▸ **EXERCISE PROMPT**:
State how many lines of the data contain the word "before", and write nothing besides the number.

[Begin DATA LINES]

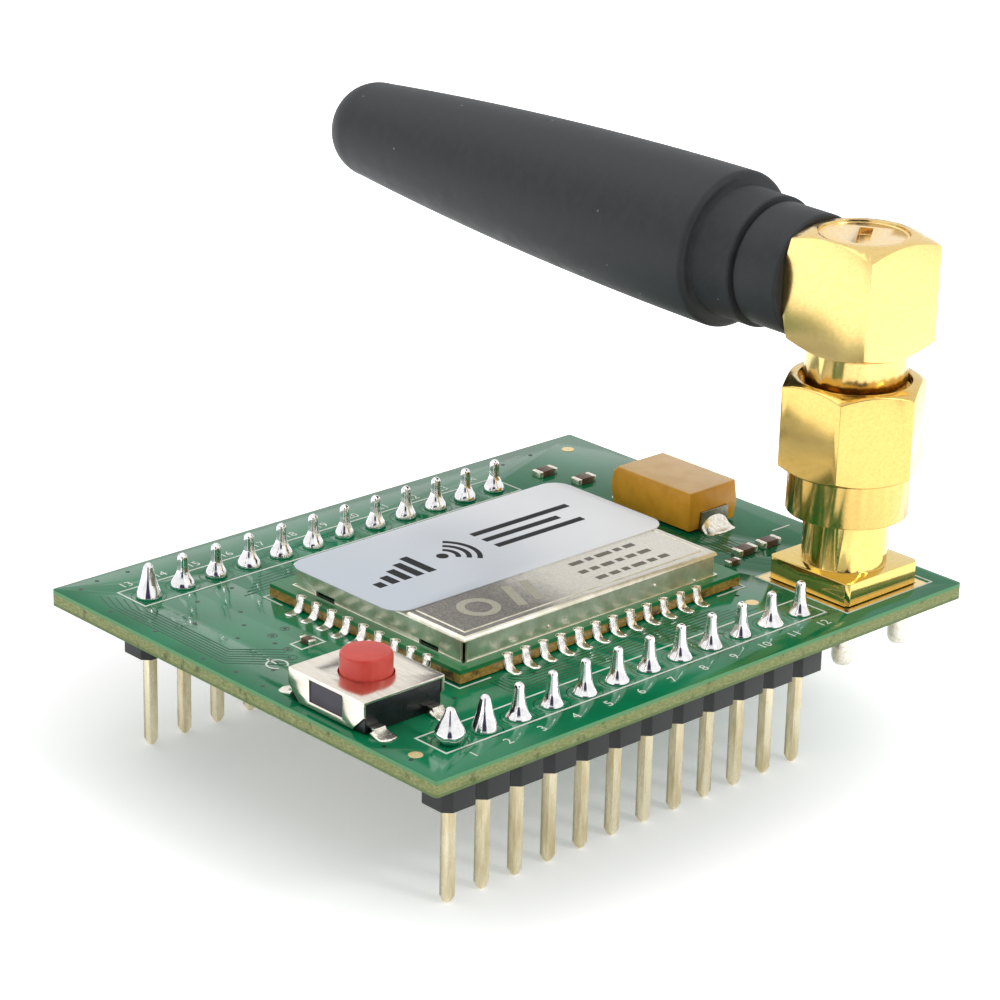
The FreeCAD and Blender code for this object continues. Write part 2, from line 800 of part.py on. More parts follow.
def makeElbow():
    """Square block with turned ends, a round neck that carries the nut, the plug's body and
    sleeve below it, and a spigot for the antenna on its +Y side."""
    cornerRadius = math.hypot(elbowWidth, elbowDepth) / 2
    drop = (cornerRadius - elbowChamferRadius) * elbowChamferSlope
    block = centredBox(jackX, jackY, elbowWidth, elbowDepth, elbowBottom, elbowTop)
    envelope = turned([(0, elbowBottom), (elbowChamferRadius, elbowBottom),
                       (cornerRadius, elbowBottom + drop), (cornerRadius, elbowTop - drop),
                       (elbowChamferRadius, elbowTop), (0, elbowTop)], jackX, jackY)
    block = block.common(envelope)
    half = elbowDepth / 2
    reach = elbowHeight
    sideDrop = (reach - sideChamferRadius) * elbowChamferSlope
    outline = [(0, -half), (reach, -half), (reach, half - sideDrop), (sideChamferRadius, half),
               (0, half)]
    side = turnedAlongY(polyline(outline + outline[:1]), jackX, jackY, antennaZ)
    block = block.common(side)
    sleeveLow = jackFace + sleeveGap
    grooveRadius = ringInnerRadius - runningClearance
    lipFloor = nutTop - nutLipDepth + 2 * ringPlay
    plug = turned([(0, sleeveLow), (sleeveRadius, sleeveLow), (sleeveRadius, jackTop + sleeveGap),
                   (plugBodyRadius, jackTop + 2 * sleeveGap),
                   (plugBodyRadius, ringBottom - ringPlay), (grooveRadius, ringBottom - ringPlay),
                   (grooveRadius, ringTop + ringPlay), (plugBodyRadius, ringTop + ringPlay),
                   (plugBodyRadius, lipFloor), (neckRadius, lipFloor),
                   (neckRadius, elbowBottom), (0, elbowBottom)], jackX, jackY)
    spigot = Part.makeCylinder(spigotRadius, spigotLength,
                               FreeCAD.Vector(jackX, jackY + half, antennaZ),
                               FreeCAD.Vector(0, 1, 0))
    body = union([block, plug, spigot])
    sleeveBore = cylinder(jackX, jackY, sleeveBoreRadius, sleeveLow, jackTop + 2 * sleeveGap)
    core = cylinder(jackX, jackY, elbowBoreRadius, sleeveLow, elbowTop)
    seat = cylinder(jackX, jackY, capDiscRadius + capDiscRim - capDiscDrop,
                    elbowTop - capDiscThickness - capDiscDrop, elbowTop)
    return body.cut([sleeveBore, core, seat, sideRod(sideBoreRadius)])


def sideRod(radius):
    """Round bar from the elbow's middle to the end of its spigot."""
    length = elbowDepth / 2 + spigotLength
    return Part.makeCylinder(radius, length, FreeCAD.Vector(jackX, jackY, antennaZ),
                             FreeCAD.Vector(0, 1, 0))


def makeElbowCap():
    radius = capDiscRadius + capDiscRim - capDiscDrop
    high = elbowTop - capDiscDrop
    low = elbowTop - capDiscDrop - capDiscThickness
    disc = cylinder(jackX, jackY, radius, low, high)
    trough = cylinder(jackX, jackY, capDiscRadius - capDiscRim + capDiscDrop,
                      high - capDiscDrop / 2, high)
    rim = cylinder(jackX, jackY, capDiscRadius, high - capDiscDrop / 2, high)
    slot = centredBox(-capSlotShift, 0, capSlotLength, capSlotWidth, high - capSlotDepth, high)
    slot.rotate(FreeCAD.Vector(0, 0, 0), FreeCAD.Vector(0, 0, 1), capSlotTurn)
    slot.translate(FreeCAD.Vector(jackX, jackY, 0))
    return disc.cut([rim.cut(trough), slot])


def makeElbowInsulator():
    """Plastic core of the plug and elbow, round the centre pin and its side branch."""
    shoulder = jackTop + 2 * sleeveGap
    low = shoulder - (jackTop - jackFace) / 2
    capUnder = elbowTop - capDiscThickness - capDiscDrop
    core = turned([(0, low), (sleeveBoreRadius, low), (sleeveBoreRadius, shoulder),
                   (elbowBoreRadius, shoulder), (elbowBoreRadius, capUnder), (0, capUnder)],
                  jackX, jackY)
    core = union([core, sideRod(sideBoreRadius)])
    return core.cut(makePlugPin())


def makePlugPin():
    """Centre conductor: a pin that enters the jack, turned into the antenna's side branch."""
    low = jackFace + sleeveGap - plugPinReach
    pin = cylinder(jackX, jackY, plugPinRadius, low, antennaZ)
    joint = Part.makeSphere(plugPinRadius, FreeCAD.Vector(jackX, jackY, antennaZ))
    return union([pin, joint, sideRod(plugPinRadius)])


# Antenna

def makeSheath():
    """Moulded rubber rod: a collar at the elbow, a groove, a step, a swollen body, a round tip.
    It leans up a little from the elbow, while its bore follows the spigot and the coil."""
    start = elbowDepth / 2 + sheathGap
    shoulder = sheathLength - sheathTipRounding
    tipFlat = sheathTipRadius - sheathTipRounding
    grooveEnd = sheathCollarEnd + sheathGrooveWidth
    grooveFloor = sheathCollarRadius - sheathGrooveDepth
    # Short cones that follow a straight taper plus a low hump, highest half way
    body = []
    for section in range(sheathSections + 1):
        share = section / sheathSections
        swell = 4 * sheathSwell * share * (1 - share)
        body.append(((1 - share) * sheathRootRadius + share * sheathTipRadius + swell,
                     (1 - share) * (sheathStepEnd + sheathEdge) + share * shoulder))
    lead = sheathCollarRadius * math.sin(math.radians(sheathLean))
    near = [(0, start - lead), (sheathCollarRadius - sheathCollarEdge, start - lead),
            (sheathCollarRadius, start + sheathCollarEdge), (sheathCollarRadius, sheathCollarEnd),
            (grooveFloor, sheathCollarEnd), (grooveFloor, grooveEnd),
            (sheathStepRadius, grooveEnd), (sheathStepRadius, sheathStepEnd),
            (sheathRootRadius - sheathEdge, sheathStepEnd)]
    edges = polyline(near)
    edges.append(quarterRound(near[-1], body[0], (near[-1][0], body[0][1])))
    edges += polyline(body)
    edges.append(quarterRound(body[-1], (tipFlat, sheathLength), (tipFlat, shoulder)))
    edges += polyline([(tipFlat, sheathLength), (0, sheathLength), near[0]])
    rod = turnedAlongY(edges, jackX, jackY, antennaZ)
    foot = FreeCAD.Vector(jackX, jackY + start, antennaZ)
    rod.rotate(foot, FreeCAD.Vector(1, 0, 0), sheathLean)
    reach = 2 * sheathCollarRadius
    overrun = box(jackX - reach, jackX + reach, jackY + start - reach, jackY + start,
                  antennaZ - reach, antennaZ + reach)
    boreLength = spigotLength - sheathGap + coilLength + 2 * (coilWireRadius + coilClearance)
    bore = Part.makeCylinder(spigotRadius + sheathGap, boreLength, foot, FreeCAD.Vector(0, 1, 0))
    return rod.cut([overrun, bore])


def makeCoil():
    """Helix of round wire along +Y, laid as short straight runs between six-sided sections."""
    start = elbowDepth / 2 + spigotLength + coilWireRadius + coilClearance
    steps = int(coilTurns * coilStepsPerTurn)
    sections = []
    for step in range(steps + 1):
        turn = 2 * math.pi * step / coilStepsPerTurn
        outward = FreeCAD.Vector(math.cos(turn), 0, math.sin(turn))
        centre = outward * coilRadius + FreeCAD.Vector(0, step * coilLength / steps, 0)
        corners = []
        for index in range(6):
            angle = index * math.pi / 3
            corners.append(centre + outward * coilWireRadius * math.cos(angle)
                           + FreeCAD.Vector(0, coilWireRadius * math.sin(angle), 0))
        sections.append(Part.makePolygon(corners + corners[:1]))
    coil = Part.makeLoft(sections, True, True)
    coil.translate(FreeCAD.Vector(jackX, jackY + start, antennaZ))
    return coil


# Card holder under the board

holderX = boardLeft + holderFromLeft + holderLength / 2
holderY = (frontRow + backRow) / 2
holderLow = boardBottom - holderHeight


def makeHolderShell():
    """Folded metal cover, open at its -X mouth and towards the board, with a window."""
    shell = centredBox(holderX, holderY, holderLength, holderWidth, holderLow, boardBottom)
    inside = box(holderX - holderLength / 2, holderX + holderLength / 2 - holderSheet,
                 holderY - holderWidth / 2 + holderSheet, holderY + holderWidth / 2 - holderSheet,
                 holderLow + holderSheet, boardBottom)
    window = centredBox(holderX + holderSheet, holderY, holderWindow, holderWindow,
                        holderLow, holderLow + holderSheet)
    return shell.cut([inside, window])


def contactPlaces():
    return [(x, y) for x in evenPlaces(holderX, 2, holderRowSpacing)
            for y in evenPlaces(holderY, 3, holderContactPitch)]


def makeHolderBase():
    length = holderLength - holderSheet
    base = box(holderX - holderLength / 2, holderX - holderLength / 2 + length,
               holderY - holderWidth / 2 + holderSheet, holderY + holderWidth / 2 - holderSheet,
               boardBottom - holderBaseHeight, boardBottom)
    slots = [centredBox(x, y, holderContactLength, holderContactWidth + 2 * runningClearance,
                        boardBottom - holderBaseHeight, boardBottom)
             for x, y in contactPlaces()]
    return base.cut(slots)


def makeHolderContacts():
    """Six bent spring blades that stand in slots of the base and press on a card."""
    half = holderContactLength / 2
    low = boardBottom
    sheet = terminalSheet
    profile = [(-half, low - sheet), (-half, low), (-half / 2, low),
               (half - sheet, low - holderBaseHeight - holderContactRise / 2 + sheet),
               (half, low - holderBaseHeight), (half, low - holderBaseHeight - sheet),
               (half - sheet, low - holderBaseHeight - holderContactRise / 2),
               (-half / 2 - sheet / 2, low - sheet)]
    return Part.makeCompound([sideProfile(profile, holderContactWidth, x, y, 0)
                              for x, y in contactPlaces()])


def makeModel():
    keep("main_board", makeBoard())
    for side, row in (("front", frontRow), ("back", backRow)):
        keep("%s_header_strip" % side, makeStrip(row))
        for index, (x, y) in enumerate(pinPlaces(row)):
            keep("%s_pin_%02d" % (side, index + 1), makePin(x, y))
        keep("%s_pin_solder" % side,
             Part.makeCompound([makeSolderCone(x, y) for x, y in pinPlaces(row)]))
    keep("module_board", makeModuleBoard())
    keep("module_solder", makeModuleSolder())
    keep("shield_can", makeCan())
    keep("can_label", makeLabel())
    inside = canLength / 2 - canSheet
    keep("modem_chip", makeHiddenChip(canX - inside + modemChipGap + modemChipSide / 2,
                                      modemChipSide, modemChipHeight))
    keep("power_chip", makeHiddenChip(canX + inside - powerChipGap - powerChipSide / 2,
                                      powerChipSide, powerChipHeight))
    keep("switch_base", makeSwitchBase())
    keep("switch_cover", makeSwitchCover())
    keep("switch_button", makeButton())
    keep("switch_dome", makeDome())
    keep("switch_terminals", makeTerminals())
    keep("capacitor_body", makeCapacitorBody())
    keep("capacitor_terminals", makeCapacitorTerminals())
    keep("surface_solder", makeSurfaceSolder())
    chipBodies, chipEnds = makeChips()
    keep("chip_bodies", chipBodies)
    keep("chip_ends", chipEnds)
    keep("jack_body", makeJackBody())
    keep("jack_insulator", makeJackInsulator())
    keep("jack_contact", makeJackContact())
    keep("jack_solder", makeJackSolder())
    keep("coupling_nut", makeNut())
    keep("retaining_ring", makeRing())
    keep("elbow_body", makeElbow())
    keep("elbow_cap", makeElbowCap())
    keep("elbow_insulator", makeElbowInsulator())
    keep("plug_pin", makePlugPin())
    keep("antenna_sheath", makeSheath())
    keep("antenna_coil", makeCoil())
    keep("holder_shell", makeHolderShell())
    keep("holder_base", makeHolderBase())
    keep("holder_contacts", makeHolderContacts())


makeModel()
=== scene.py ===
import math

import bmesh
import bpy
import numpy as np
from mathutils import Matrix


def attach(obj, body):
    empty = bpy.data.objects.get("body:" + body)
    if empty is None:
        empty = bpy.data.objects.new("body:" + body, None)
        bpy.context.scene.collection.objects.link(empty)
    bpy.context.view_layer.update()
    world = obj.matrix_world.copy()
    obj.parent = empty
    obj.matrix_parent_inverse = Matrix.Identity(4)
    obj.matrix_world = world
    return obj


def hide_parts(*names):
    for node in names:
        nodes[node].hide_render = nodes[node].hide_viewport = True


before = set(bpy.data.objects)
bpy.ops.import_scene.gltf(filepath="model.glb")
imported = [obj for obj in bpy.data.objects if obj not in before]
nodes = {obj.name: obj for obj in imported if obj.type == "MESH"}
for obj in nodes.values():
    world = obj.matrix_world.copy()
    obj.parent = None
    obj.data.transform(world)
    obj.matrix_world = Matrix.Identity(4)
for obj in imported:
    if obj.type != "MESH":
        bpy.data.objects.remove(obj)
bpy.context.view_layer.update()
mm = 0.001
rng = np.random.default_rng(24)
print("stage: frame loaded,", len(nodes), "CAD nodes")

# Places that the pieces share, in millimetres: x along the pin rows, y across them, z up from
# the floor. canBox is x0, x1, y0, y1 of the can's walls, and print lies sink deep in its surface
place = {
    "pinCount": 12,
    "pinPitch": 2.54,
    "rowY": 13.335,
    "boardTop": 9.64,
    "boardBottom": 8.64,
    "moduleCentre": (2.83, 0.215),
    "moduleSize": (22.8, 16.8),
    "moduleBottom": 9.74,
    "moduleTop": 10.54,
    "canTop": 12.14,
    "canBox": (-7.77, 12.83, -7.585, 7.415),
    "labelTop": 12.22,
    "jack": (19.82, -11.535),
    "antennaZ": 28.09,
    "sink": 0.002,
}
top, under, sink = place["boardTop"], place["boardBottom"], place["sink"]
white = (1.0, 1.0, 1.0, 1.0)


# Screen colour 0-255 as linear light: below 0.04045 a straight line, above it a 2.4 power
def linear(r, g, b):
    c = np.array([r, g, b]) / 255.0
    return tuple(np.where(c <= 0.04045, c / 12.92, ((c + 0.055) / 1.055) ** 2.4)) + (1.0,)


# A shader node with its settings; an input that is a socket is linked, any other is set
def addNode(tree, kind, inputs=None, **settings):
    made = tree.nodes.new(kind)
    for key, value in settings.items():
        setattr(made, key, value)
    for key, value in (inputs or {}).items():
        setInput(tree, made.inputs[key], value)
    return made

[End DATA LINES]

▸ **OUTPUT BELOW**:
2